OGOH-OGOH APIT LAWANG KREATIFITAS STT EKA BHUANA TUNGGAL BUDHI SEMINYAK KAJA, DESA ADAT SEMINYAK, SERANGKAIAN HARI RAYA NYEPI TAHUN CAKA 1940

Kamis, Mei 3rd, 2018

Masyarakat Bali memiliki sebuah hari raya besar atau hari sepesial, dimana hari itu selalu menjadi buah bibir bagi wisatawan dunia, karena semua kesan modern dapat terhenti walaupun hanya sehari, hari itu dikenal sebagai hari raya Nyepi. Nyepi merupakan hari raya umat Hindu di Bali yang dirayakan setiap satu tahun sekali, yaitu jatuh pada pinanggal apisan sasih kedasa (tanggal 1, bulan ke-10 dalam kalender Bali). Nyepi berasal dari kata sepi yang berarti sunyi atau senyap. Nyepi merupakan perayaan tahun baru Hindu di Bali yang berdasarkan penanggalan atau kalender Caka. Hari raya nyepi pertamakali dilakkukan pada tahun 78 Masehi. Tidak seperti perayaan tahun baru Masehi, tahun baru Caka di Bali dirayakan dengan cara menyepi. Semua kegiatan ditiadakan termasuk pelayanan umum, kecuali rumah sakit. Tujuan utama hari raya nyepi adalah memohon kepada Tuhan Yang Maha Esa untuk menyucikan Bhuana Alit (alam manusia / microcosmos) dan  Bhuana Agung (alam semesta / macrocosmos). (https://id.m.wikipedia.org/wiki/Nyepi/). Perayaan hari raya Nyepi memiliki makna untuk memotivasi umat Hindu secara ritual dan spiritual agar alam semesta senantiasa menjadi sumber kehidupan. Sebagaimana kita ketahui, manusia selalu mengambil semberdaya alam untuk mempertahankan hidupnya. Maka dari itu perbuatan mengambil perlu diimbangi dengan perbuatan memberi yaitu berupa persembahaan dengan tulus iklas, dimana dalam konteks hari raya Nyepi perbuatan memberi ini disebut dengan upacara Tawur Kesanga pada hari pengerupukan, yang dilaksanakan 1 hari sebelum hari raya Nyepi (Tilem Kesanga). Tawur kesanga ini juga memiliki makna untuk melepaskan sifat-sifat serakah yang melekat pada diri manusia. (http://www.hindu-dharma.org/2013/03/makna-pelaksanaan-hari-raya-nyepi/)

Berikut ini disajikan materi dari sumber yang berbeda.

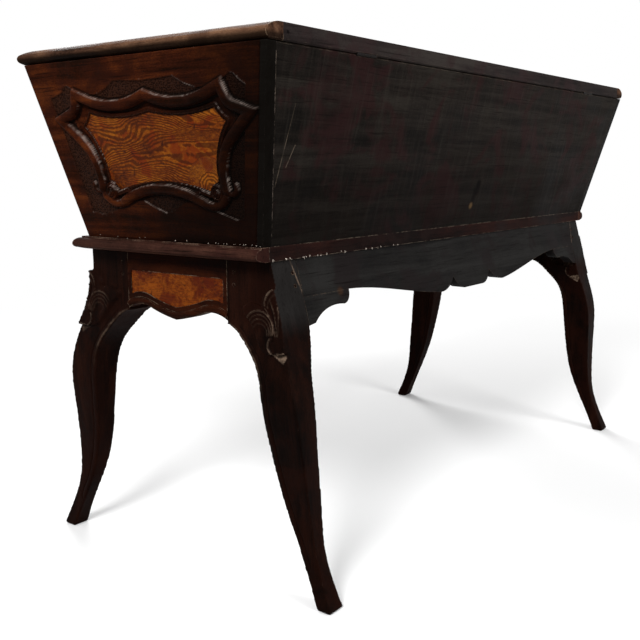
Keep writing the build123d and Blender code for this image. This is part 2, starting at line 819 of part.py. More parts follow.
front_field = (front_middle / 2, long_apron_half - apron_stile)
front_apron, front_apron_burl = carved_apron(
    long_apron_half, front_edge, [front_field, (-front_field[1], -front_field[0])],
    Plane((0, stand_front, 0), x_dir=(1, 0, 0), z_dir=(0, -1, 0)),
)
with BuildPart() as apron_front:
    add(front_apron)
    add(long_tenons(front_tenon_view))
    add(pegs(peg_play), mode=Mode.SUBTRACT)
    add(mirror(pegs(peg_play), about=Plane.YZ), mode=Mode.SUBTRACT)
save(apron_front, "apron_front")
with BuildPart() as apron_front_burl:
    add(front_apron_burl)
save(apron_front_burl, "apron_front_burl")

# The back apron leans with the legs and has a hook either side of a flat middle.
with BuildSketch() as back_outline:
    with BuildLine():
        for side in (1, -1):
            Spline(*edge_spots(long_apron_half, back_ramp, side))
            ThreePointArc(*edge_spots(long_apron_half, back_hook, side))
            ThreePointArc(*edge_spots(long_apron_half, back_tongue, side))
            middle = [back_tongue[-1], (0, back_tongue[-1][1])]
            Polyline(*edge_spots(long_apron_half, middle, side))
            beside_leg = [back_ramp[0], (1, back_ramp[0][1]), (1, 0), (0, 0)]
            Polyline(*edge_spots(long_apron_half, beside_leg, side))
    make_face()
with BuildPart() as apron_back:
    add(sawn(lean_view(0, apron), back_outline.sketch))
    add(long_tenons(back_tenon_view))
    add(pegs(peg_play), mode=Mode.SUBTRACT)
    add(mirror(pegs(peg_play), about=Plane.YZ), mode=Mode.SUBTRACT)
save(apron_back, "apron_back")

# Brackets fill the corners between the back apron and the legs.
with BuildSketch() as bracket_outline:
    with BuildLine():
        ThreePointArc(*edge_spots(long_apron_half, bracket_knob))
        Spline(*edge_spots(long_apron_half, bracket_brow))
        beside_leg = [bracket_brow[-1], (1, 1), (1, bracket_knob[0][1]), bracket_knob[0]]
        Polyline(*edge_spots(long_apron_half, beside_leg))
    make_face()
save_pair(sawn(lean_view(0, apron), bracket_outline.sketch), "bracket_back")
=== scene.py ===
import math

import bpy
import numpy as np
from mathutils import Matrix, Vector


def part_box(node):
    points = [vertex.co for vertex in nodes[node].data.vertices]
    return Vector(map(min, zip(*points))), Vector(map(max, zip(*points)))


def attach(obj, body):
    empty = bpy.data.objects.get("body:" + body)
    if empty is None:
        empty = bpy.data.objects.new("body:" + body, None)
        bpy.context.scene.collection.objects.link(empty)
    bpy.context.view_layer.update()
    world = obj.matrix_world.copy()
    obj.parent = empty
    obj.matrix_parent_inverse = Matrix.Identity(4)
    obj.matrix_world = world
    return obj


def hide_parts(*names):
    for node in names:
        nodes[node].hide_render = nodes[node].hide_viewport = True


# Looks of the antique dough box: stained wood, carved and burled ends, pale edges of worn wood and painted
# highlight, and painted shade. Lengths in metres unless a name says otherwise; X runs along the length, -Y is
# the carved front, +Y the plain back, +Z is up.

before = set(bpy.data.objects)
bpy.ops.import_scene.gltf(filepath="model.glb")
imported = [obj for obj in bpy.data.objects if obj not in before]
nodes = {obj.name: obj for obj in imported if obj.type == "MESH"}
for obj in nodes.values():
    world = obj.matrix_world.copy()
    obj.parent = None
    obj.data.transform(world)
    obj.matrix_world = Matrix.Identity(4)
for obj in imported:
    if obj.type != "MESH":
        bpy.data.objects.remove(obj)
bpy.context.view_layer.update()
MM = 0.001


# ---- camera, light and floor --------------------------------------------------------------------

# Fitted to the photograph: place, then turn, tilt and roll in degrees, lens and sensor in millimetres, shift.
camera_place = Vector((1.5116, 0.9705, 0.6258))
camera_turn, camera_tilt, camera_roll = (math.radians(a) for a in (216.869, -9.974, -0.135))
camera_lens, camera_sensor = 50.24, 36
camera_shift = (0.0075, 0.0034)

forward = Vector((
    math.cos(camera_turn) * math.cos(camera_tilt),
    math.sin(camera_turn) * math.cos(camera_tilt),
    math.sin(camera_tilt),
))
level_right = Vector((math.sin(camera_turn), -math.cos(camera_turn), 0))
level_up = level_right.cross(forward)
right = level_right * math.cos(camera_roll) + level_up * math.sin(camera_roll)
up = level_up * math.cos(camera_roll) - level_right * math.sin(camera_roll)

camera_data = bpy.data.cameras.new("camera")
camera_data.sensor_width = camera_sensor
camera_data.lens = camera_lens
camera_data.shift_x, camera_data.shift_y = camera_shift
camera = bpy.data.objects.new("camera", camera_data)
camera.matrix_world = Matrix((
    (right.x, up.x, -forward.x, camera_place.x),
    (right.y, up.y, -forward.y, camera_place.y),
    (right.z, up.z, -forward.z, camera_place.z),
    (0, 0, 0, 1),
))
bpy.context.scene.collection.objects.link(camera)
bpy.context.scene.camera = camera
bpy.context.scene.view_settings.view_transform = "Standard"


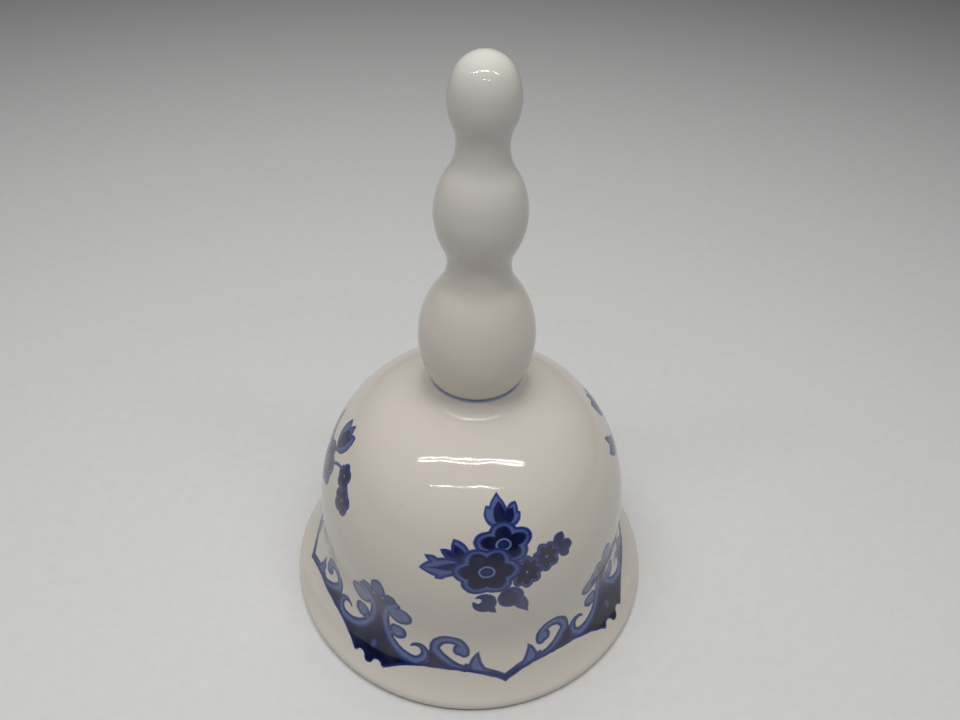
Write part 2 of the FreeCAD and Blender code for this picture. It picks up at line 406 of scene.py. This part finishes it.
def border_thorn(spot, x, y, arch):
    """A thorn on a thin band that runs along the sill to the point between two cartouches."""
    hollow = outside(spot, (30.5, 13.2, 8.2))
    blade = outside(spot, (24.7, 9.0, 4.35)) * -1.0
    half_width = scaled(share(x, SILL_TURN, HALF_PERIOD), -0.45, 0.85)
    band = most(abs(y - (arch + 0.75)) - half_width, BAND_START - x)
    return least(most(hollow, blade, arch - y), band)


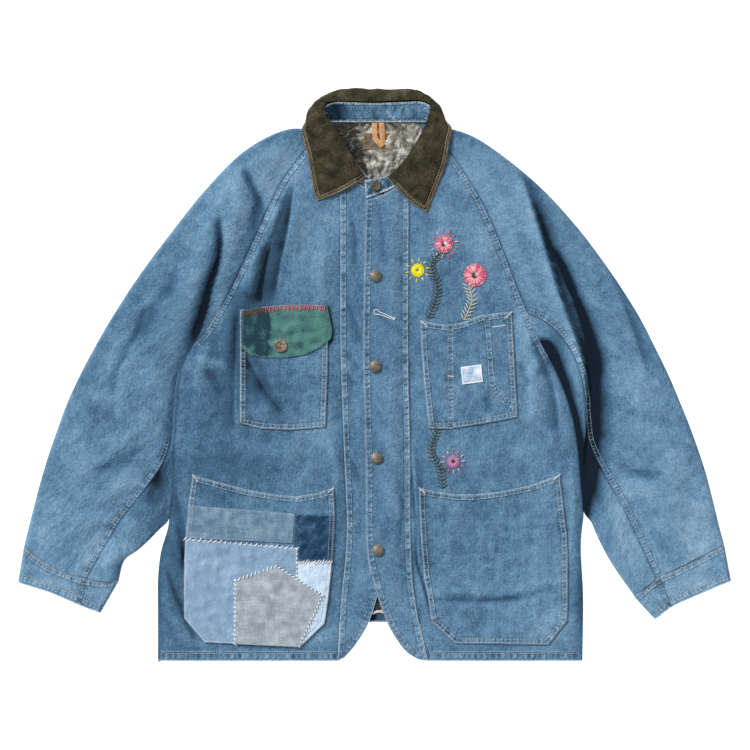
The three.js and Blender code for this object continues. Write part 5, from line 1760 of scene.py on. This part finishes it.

Dengan adanya makna Nyepi tersebut, dimana masyarakat Bali diharapkan mampu melaksanakan Catur Bratha Penyepian, dengan mengutamakan ketulusan hati, namun tak jarang juga saat ini, justru nyepi digunakan sebagai ajang pamer. Masyarakat tidak terlalu menghiraukan aturan Catur Bratha Penyepian, apakah hal tersebut berkaitan dengan hari raya pengerupukan, yang  secara makna dan fungsi dipercayai oleh sebagian besar masyarakat awam di Bali sebagai hari untuk mengusir Bhuta Kala? Apakah masyarakat yang tidak menghiraukan hari raya Nyepi justru terkontaminasi oleh sifat Bhuta Kala? Hal tersebut terkait dengan perayaan hari pengerupukan, dimana masyarakat Bali melakukan kewajiban untuk mengusir Bhuta Kala dengan menggunakan patung yang bersosok besar dan seram. Kini, hal itu menjadi bagian dari tradisi Bali yang dilakoni setiap tahunnya,  tradisi ini kian marak dan selalu menuai perkembangan yang cukup signifikan dari perspektif seni. Tradisi pengerupukan menjadi momentum yang sangat ditunggu oleh masyarakat Bali, terlihat dari antussiasnya dalam menciptakan patung besar atau yang dikenal dengan istilah ogoh-ogoh.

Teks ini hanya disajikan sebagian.